Recorde-se que o Tribunal Constitucional já por duas dezenas e meia de vezes declarou que os diplomas que permitiram as medidas tomadas neste sentido fora do estado de emergência eram violadores da Constituição. Mas a comissão defende que estes confinamentos não precisam de autorização ou confirmação judicial – embora possa ser exigível “a confirmação ou validação” por um juiz de uma medida de isolamento ou de quarentena decretada pelas autoridades de saúde.

"Pior a emenda que o soneto"

Joaquim Correia Gomes encara esta sugestão como uma proposta de trabalho interessante, mas aponta-lhe alguns problemas sérios. “Ao atribuir exclusivamente à autoridade de saúde a decisão de separação de doente infecto-contagioso ou suspeito de propagar tal doença, sem a devida previsão constitucional de confirmação ou decretamento pelo tribunal”, a proposta incorre num “sério risco de passarmos a ter uma norma constitucional inconstitucional”, observa, dado estarmos perante uma função exclusiva dos tribunais. “Será caso para dizer pior a emenda que o soneto”, critica o magistrado.

Essa é também uma objecção do constitucionalista Vitalino Canas, para quem a decisão da autoridade de saúde de confinar alguém tem de ser susceptível de uma qualquer forma de recurso urgente para os tribunais. O professor catedrático Jorge Bacelar Gouveia admite que, fora do estado de emergência, o imbróglio possa ficar resolvido com a possibilidade de recurso dos confinados a um juiz de instrução, que decida num curto prazo, de 48 horas, se determinada quarentena foi imposta de forma legítima ou não.

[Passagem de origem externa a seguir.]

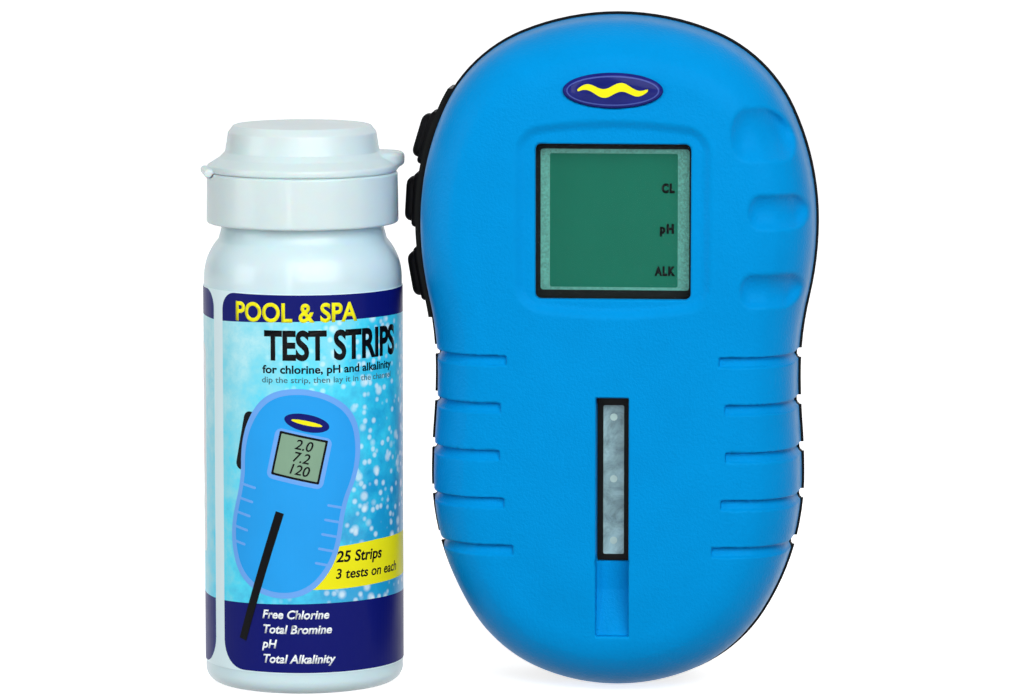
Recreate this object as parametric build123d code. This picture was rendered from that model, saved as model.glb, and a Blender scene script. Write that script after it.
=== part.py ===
"""Water test kit: a hand-held test strip reader standing beside a flip-top vial of test strips.

Frame: +Z up, the reader's face looks along -Y, the vial stands at -X and the reader at +X.
The origin is the centre of the kit's footprint, on the surface it stands on. Millimetres.
Reader pieces are drawn about the reader's own centre line, vial pieces about the vial's axis,
and both are moved to their places when they are written.
"""

import os
from math import cos, radians, sin

from build123d import *

# ---------------------------------------------------------------- places of the two items
VIAL_X = -37.32
READER_X, READER_Z = 19.68, 0.42

# ---------------------------------------------------------------- reader: outline and depth
# The outline goes up the right side as tangent arcs (radius, turn in degrees), from the lowest
# point. A negative radius turns the other way, at the waist. A last arc closes it at the top.
SIDE_ARCS = [(36, 22), (27, 36), (46, 32), (122, 4.5), (-122, 4.5), (-60, 13), (60, 13),
             (48, 25), (26.5, 42.5)]
FRONT_DEPTH = 16.5          # parting plane to the crown of the face
SKIRT_DEPTH = 14.6          # parting plane to the level around the crown
SKIRT_RADIUS = 6.5          # rounding of the front edge
CROWN_FOOT = 7.0            # distance of the crown's foot from the outline
CROWN_EDGE = 11.5           # distance of the crown's flat from the outline
FRONT_WALL = 2.0
SEAL_DEPTH = 1.2
SEAL_PROUD = 0.42
REAR_DEPTH = 16.2           # parting plane to the back
REAR_TAPER = 7.0            # degrees
REAR_RADIUS = 5.0
REAR_WALL = 2.0
BACK_WALL = 2.4
RIM_PROUD = 0.2             # how far the rear shell stands outside the front shell

# Grip grooves, five on each side, running round from the face to the back.
GROOVE_PITCH = 8.5
GROOVE_LOWEST_Z = 26.2
GROOVE_WIDTH = 1.8
GROOVE_DEPTH = 0.8
GROOVE_ENDS = [17.7, 19.3, 20.1, 19.9, 18.9]   # distance of each inner end from the centre line
GROOVE_BACK = 11.0          # how far the grooves run behind the parting plane

# Finger dimples on the upper right: centre x and z, half width and half height of each.
DIMPLES = [(27.4, 100.7, 6.2, 4.9), (29.6, 86.9, 5.2, 3.3), (28.2, 72.9, 5.6, 3.1)]
DIMPLE_DEPTH = 1.5
DIMPLE_TURN = 18.0

# ---------------------------------------------------------------- display
DISPLAY_Z = 85.0
DISPLAY_OPENING = 27.5
DISPLAY_CORNER = 1.0
SURROUND_HALF = 17.7        # half width of the soft frame round the display
SURROUND_TOP, SURROUND_FOOT, SURROUND_ARCH = 17.0, 15.5, 1.8
SURROUND_CORNER = 5.0
SURROUND_SLOPE_DEPTH = 1.3
LENS_SIZE, LENS_THICK = 31.0, 1.2
LENS_FRONT = 13.4           # distance in front of the parting plane
PANEL_SIZE, PANEL_THICK = 29.0, 2.6
FRAME_SIZE, FRAME_GAP, FRAME_CORNER = 34.0, 0.5, 2.5
ZEBRA_OUT, ZEBRA_HALF_LENGTH, ZEBRA_HALF_WIDTH = 12.6, 12.0, 1.1

# ---------------------------------------------------------------- badge
BADGE_Z = 108.3
BADGE_HALF_WIDTH, BADGE_HALF_HEIGHT = 8.8, 3.1
BADGE_SUNK, BADGE_THICK, BADGE_EDGE = 0.5, 1.2, 0.6

# ---------------------------------------------------------------- strip channel and optics
CHANNEL_WIDTH = 5.85
CHANNEL_TOP, CHANNEL_MID, CHANNEL_FOOT = 53.7, 23.9, 10.8
CHANNEL_FLOOR = 11.6        # distance of the optical window's frame from the parting plane
RAMP_LOW, RAMP_HIGH = 12.4, 14.2
TROUGH_WALL, TROUGH_BACK = 1.6, 10.0
STOP_HEIGHT, STOP_OUT = 1.3, 1.2     # the bar that stops the strip's end
SENSOR_FLANGE_HALF = 4.4
WINDOW_HALF_WIDTH = 2.1
SPOT_MIDDLE_Z, SPOT_PITCH = 38.6, 11.1
SPOT_RADIUS, LAMP_RADIUS = 1.1, 0.9
BAFFLE_HALF, BAFFLE_FRONT = 4.0, 8.55

# ---------------------------------------------------------------- boards
BOARD_FRONT, BOARD_THICK = 5.0, 1.6
BOARD_INSET = 5.5
BOARD_SCREWS = [(-22.0, 66.0), (22.0, 66.0), (-18.0, 30.0), (18.0, 30.0)]
BOARD_SCREW, BOARD_SCREW_HEAD = 0.85, 1.7
BOARD_BOSS_RADIUS = 2.3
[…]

Se nada disser – e poderá fazê-lo já com o confinamento em curso – assume-se que ratificou de forma tácita a medida.

Vitalino Canas apresenta ainda outra objecção: “A comissão continua a insistir que o confinamento é simplesmente uma restrição da liberdade e que, portanto, não recai no grupo especialmente qualificado de restrições da liberdade que são as privações da liberdade”. Ora no seu entender o confinamento obrigatório, a quarentena, o isolamento são medidas restritivas da liberdade que se podem considerar especialmente graves, razão pela qual têm de ser consideradas medidas privativas da liberdade.

Fazendo notar que o termo “separação” é equívoco, Joaquim Correia Gomes faz notar que a comissão técnica não está a levar em conta toda a jurisprudência produzida pelos magistrados do Palácio Ratton precisamente no que a esta matéria diz respeito: “Quando estão em causa medidas de isolamento ou de quarentena no domicílio não estamos perante restrições, mas perante privações totais de liberdade. Daí que não se compreenda a insistência da comissão em manter que tais medidas são de mera restrição da liberdade”.

António Costa remeteu as sugestões dos especialistas para a Assembleia da República, para integrarem o processo de revisão constitucional.